The collaboratory is set up in advance with abridged OED definitions of the keywords, along with usage examples, also drawn from the OED. The first task for the class, by midterm, is to replace the OED examples with usages of their keyword from their course materials. Thus students are archiving usages, but also categorizing those usages under different OED definitions (or occasionally adding new definitions of their own). In the second half of the semester, they work on a collaboratively-written keyword essay on their term. By the final due date, they submit a polished essay that fulfills the same goals that the essays in the volume, but with a smaller archive. (As we explain, the archive of a keyword essay in the book is the entire field of American cultural studies, the archive for their essay is the set readings for this specific course, along with class lectures and discussions.)

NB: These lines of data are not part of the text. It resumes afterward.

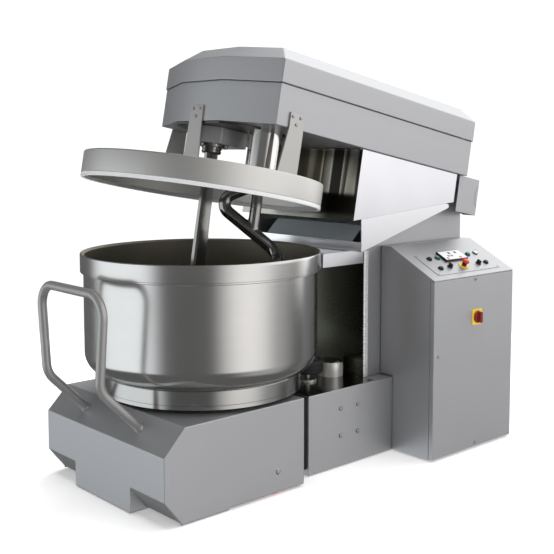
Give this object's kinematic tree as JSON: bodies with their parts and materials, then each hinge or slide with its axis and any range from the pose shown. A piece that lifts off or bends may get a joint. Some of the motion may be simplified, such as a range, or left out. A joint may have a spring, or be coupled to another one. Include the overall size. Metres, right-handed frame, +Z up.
{
  "type": "spiral dough mixer",
  "caption": "Floor-standing spiral dough mixer: tilting head with spiral, breaker bar and guard disc over a removable steel bowl on a wheeled trolley, with a side control cabinet.",
  "frame": {"origin": "bottom centre of the whole machine's box, on the floor", "axes": "+Z up, +X towards the electrical cabinet, +Y from the bowl towards the column at the back"},
  "size_m": [1.194, 2.186, 1.898],
  "materials": {
    "painted_grey": "hammered metallic grey powder coat",
    "satin_steel": "satin brushed stainless steel",
    "polished_steel": "bright polished stainless steel sheet",
    "dark_steel": "dark polished stainless steel",
    "tool_chrome": "mirror polished tool steel",
    "tube_grey": "grey metallic coated tube",
    "machined_steel": "machined steel",
    "cast_grey": "grey primed casting",
    "bronze": "bearing bronze",
    "black_rubber": "matt black rubber",
    "red_wheel": "red polyurethane",
    "white_plastic": "white plastic",
    "inner_blue_grey": "blue grey paint",
    "black_plastic": "black plastic",
    "green_plastic": "green plastic",
    "red_plastic": "red plastic",
    "yellow_plastic": "yellow plastic",
    "lamp_white": "translucent white lens"
  },
  "bodies": {
    "machine": {"base_frame": "painted_grey", "base_top_plate": "satin_steel", "levelling_feet": "machined_steel", "bowl_motor": "cast_grey", "column_frame": "painted_grey", "column_front_skin": "dark_steel", "hinge_shaft": "machined_steel", "neck_housing": "polished_steel", "neck_inner_cover": "inner_blue_grey", "neck_shelf": "satin_steel", "hydraulic_unit": "cast_grey", "trolley_body": "painted_grey", "trolley_handle": "tube_grey", "cabinet_shell": "painted_grey", "control_plate": "painted_grey", "display_panel": "black_plastic", "control_collars": "black_plastic", "pilot_lamp": "lamp_white", "estop_ring": "yellow_plastic", "electrical_gear": "white_plastic"},
    "bowl": {"bowl_shell": "satin_steel", "bowl_drive_ring": "polished_steel"},
    "drive_wheel": {"drive_wheel_hub": "machined_steel", "drive_wheel_tyre": "black_rubber"},
    "head": {"head_shell": "painted_grey", "head_lid": "painted_grey", "arm_frame": "cast_grey", "hinge_bushes": "bronze", "arm_casing": "polished_steel", "rear_hinge_cover": "painted_grey", "underside_plate": "dark_steel", "bar_block": "painted_grey", "bar_clamp": "tool_chrome", "breaker_bar": "tool_chrome", "spiral_housing": "polished_steel", "guard_disc": "satin_steel", "guard_lip": "white_plastic", "guard_straps": "satin_steel", "spiral_motor": "cast_grey", "drive_belt": "black_rubber"},
    "spiral": {"spiral_tool": "tool_chrome", "spiral_pulley": "machined_steel"},
    "motor_drive": {"motor_pulley": "machined_steel"},
    "lift_barrel": {"lift_cylinder": "cast_grey"},
    "lift_ram": {"lift_rod": "machined_steel"},
    "door": {"cabinet_door": "painted_grey", "switch_plate": "yellow_plastic"},
    "main_switch": {"main_switch_knob": "red_plastic"},
    "wheel_left": {"rear_wheel_left": "red_wheel"},
    "wheel_right": {"rear_wheel_right": "red_wheel"},
    "castor": {"castor_fork": "machined_steel"},
    "castor_roller": {"castor_wheel": "red_wheel"},
    "estop": {"estop_button": "red_plastic"},
    "button_black_1": {"button_black_1": "black_plastic"},
    "button_green_1": {"button_green_1": "green_plastic"},
    "button_green_2": {"button_green_2": "green_plastic"},
    "button_black_2": {"button_black_2": "black_plastic"},
    "button_black_3": {"button_black_3": "black_plastic"},
    "selector_1": {"selector_1": "black_plastic"},
    "selector_2": {"selector_2": "black_plastic"}
  },
  "joints": [
    {"name": "head_tilt", "type": "hinge", "parent": "machine", "child": "head", "pos_m": [-0.067, 0.85396, 1.124], "axis": [1, 0, 0], "range_deg": [-15.4, 10.6]},
    {"name": "bowl_spin", "type": "hinge", "parent": "machine", "child": "bowl", "pos_m": [-0.067, -0.41804, 0.404], "axis": [0, 0, 1], "continuous": true},
    {"name": "drive_wheel_spin", "type": "hinge", "parent": "machine", "child": "drive_wheel", "pos_m": [0.10157, 0.0743, 0.44], "axis": [0, 0, 1], "continuous": true},
    {"name": "spiral_spin", "type": "hinge", "parent": "head", "child": "spiral", "pos_m": [0.145, -0.26013, 1.30848], "axis": [0, 0.1843, 0.9829], "continuous": true},
    {"name": "motor_pulley_spin", "type": "hinge", "parent": "head", "child": "motor_drive", "pos_m": [0.063, 0.46904, 1.52379], "axis": [0, 0.1843, 0.9829], "continuous": true},
    {"name": "lift_pivot", "type": "hinge", "parent": "machine", "child": "lift_barrel", "pos_m": [-0.067, 0.58196, 0.48], "axis": [1, 0, 0], "range_deg": [-5, 3.6]},
    {"name": "lift_extend", "type": "slide", "parent": "lift_barrel", "child": "lift_ram", "axis": [0, -0.1476, 0.9891], "range_m": [-0.07, 0.1]},
    {"name": "door_hinge", "type": "hinge", "parent": "machine", "child": "door", "pos_m": [0.557, 1.04696, 0.43], "axis": [0, 0, 1], "range_deg": [0, 110]},
    {"name": "main_switch_turn", "type": "hinge", "parent": "door", "child": "main_switch", "pos_m": [0.57, 0.75796, 0.648], "axis": [1, 0, 0], "range_deg": [0, 90]},
    {"name": "button_black_1_press", "type": "slide", "parent": "machine", "child": "button_black_1", "axis": [-0.4633, 0, -0.8862], "range_m": [0, 0.004], "stiffness_N_per_m": 500},
    {"name": "button_green_1_press", "type": "slide", "parent": "machine", "child": "button_green_1", "axis": [-0.4633, 0, -0.8862], "range_m": [0, 0.004], "stiffness_N_per_m": 500},
    {"name": "button_green_2_press", "type": "slide", "parent": "machine", "child": "button_green_2", "axis": [-0.4633, 0, -0.8862], "range_m": [0, 0.004], "stiffness_N_per_m": 500},
    {"name": "button_black_2_press", "type": "slide", "parent": "machine", "child": "button_black_2", "axis": [-0.4633, 0, -0.8862], "range_m": [0, 0.004], "stiffness_N_per_m": 500},
    {"name": "button_black_3_press", "type": "slide", "parent": "machine", "child": "button_black_3", "axis": [-0.4633, 0, -0.8862], "range_m": [0, 0.004], "stiffness_N_per_m": 500},
    {"name": "selector_1_turn", "type": "hinge", "parent": "machine", "child": "selector_1", "pos_m": [0.49297, 0.63996, 0.89429], "axis": [0.4633, 0, 0.8862], "range_deg": [-45, 45]},
    {"name": "selector_2_turn", "type": "hinge", "parent": "machine", "child": "selector_2", "pos_m": [0.49651, 0.85896, 0.89244], "axis": [0.4633, 0, 0.8862], "range_deg": [-45, 45]},
    {"name": "estop_press", "type": "slide", "parent": "machine", "child": "estop", "axis": [-0.4633, 0, -0.8862], "range_m": [0, 0.005]},
    {"name": "wheel_left_roll", "type": "hinge", "parent": "machine", "child": "wheel_left", "pos_m": [-0.482, -0.36304, 0.1], "axis": [1, 0, 0], "continuous": true},
    {"name": "wheel_right_roll", "type": "hinge", "parent": "machine", "child": "wheel_right", "pos_m": [0.348, -0.36304, 0.1], "axis": [1, 0, 0], "continuous": true},
    {"name": "castor_swivel", "type": "hinge", "parent": "machine", "child": "castor", "pos_m": [-0.067, -0.82004, 0.15], "axis": [0, 0, 1], "continuous": true},
    {"name": "castor_roll", "type": "hinge", "parent": "castor", "child": "castor_roller", "pos_m": [-0.067, -0.78204, 0.062], "axis": [1, 0, 0], "continuous": true}
  ],
  "couplings": [
    {"joint": "drive_wheel_spin", "follows": "bowl_spin", "ratio": -5.9333},
    {"joint": "motor_pulley_spin", "follows": "spiral_spin", "ratio": 2.2},
    {"joint": "lift_pivot", "follows": "head_tilt", "ratio": 0.29},
    {"joint": "lift_extend", "follows": "head_tilt", "m_per_rad": -0.3557}
  ]
}
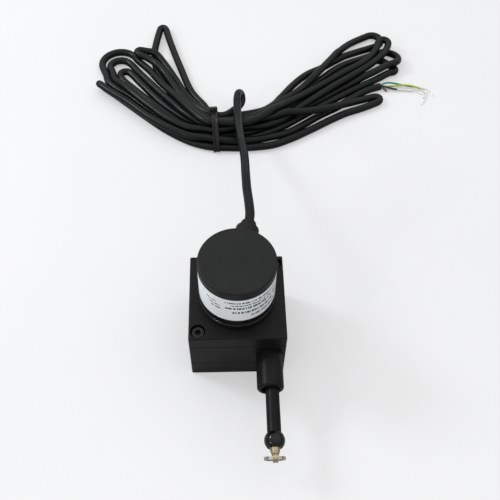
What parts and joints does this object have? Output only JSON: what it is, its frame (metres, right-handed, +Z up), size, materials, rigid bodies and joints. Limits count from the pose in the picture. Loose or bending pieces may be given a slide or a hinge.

What worked: Groups that methodically track their words every week reflect breadth and quality in their writing. Each group develops a distinct lens on the course materials, and in class discussion they often bring that lens to bear on the topic of the day. The process of collaboration seems rewarding and educational, whether or not the outcome is fully successful.
What needs work: Depending on the course focus and design, keywords may be unevenly distributed in the readings, making some words more challenging than others. Some groups require more instruction than others: how to delineate tasks, divide labor, and adjudicate different opinions. If groups manage the writing off-line, their individual participation becomes difficult to assess.
Major Developments in American Culture: Professor Glenn Hendler, Fordham University
Major Developments in American Culture
American Studies (AMRU) 2000:001
This project gives students a thread to follow through all of the course’s readings and discussions, and an opportunity to use that thread to tie the course together at the end. The project continues through the whole semester, and it is quite complex. However, there are three major elements, all of which are collaborative:
- Tracking a keyword through the readings, lectures and discussions every week
- Revising a dictionary entry on that keyword
- Writing a keyword essay about the role of that keyword in this course
These elements are closely connected. The first takes place on Blackboard; the other two take place in the Keyword Collaboratory.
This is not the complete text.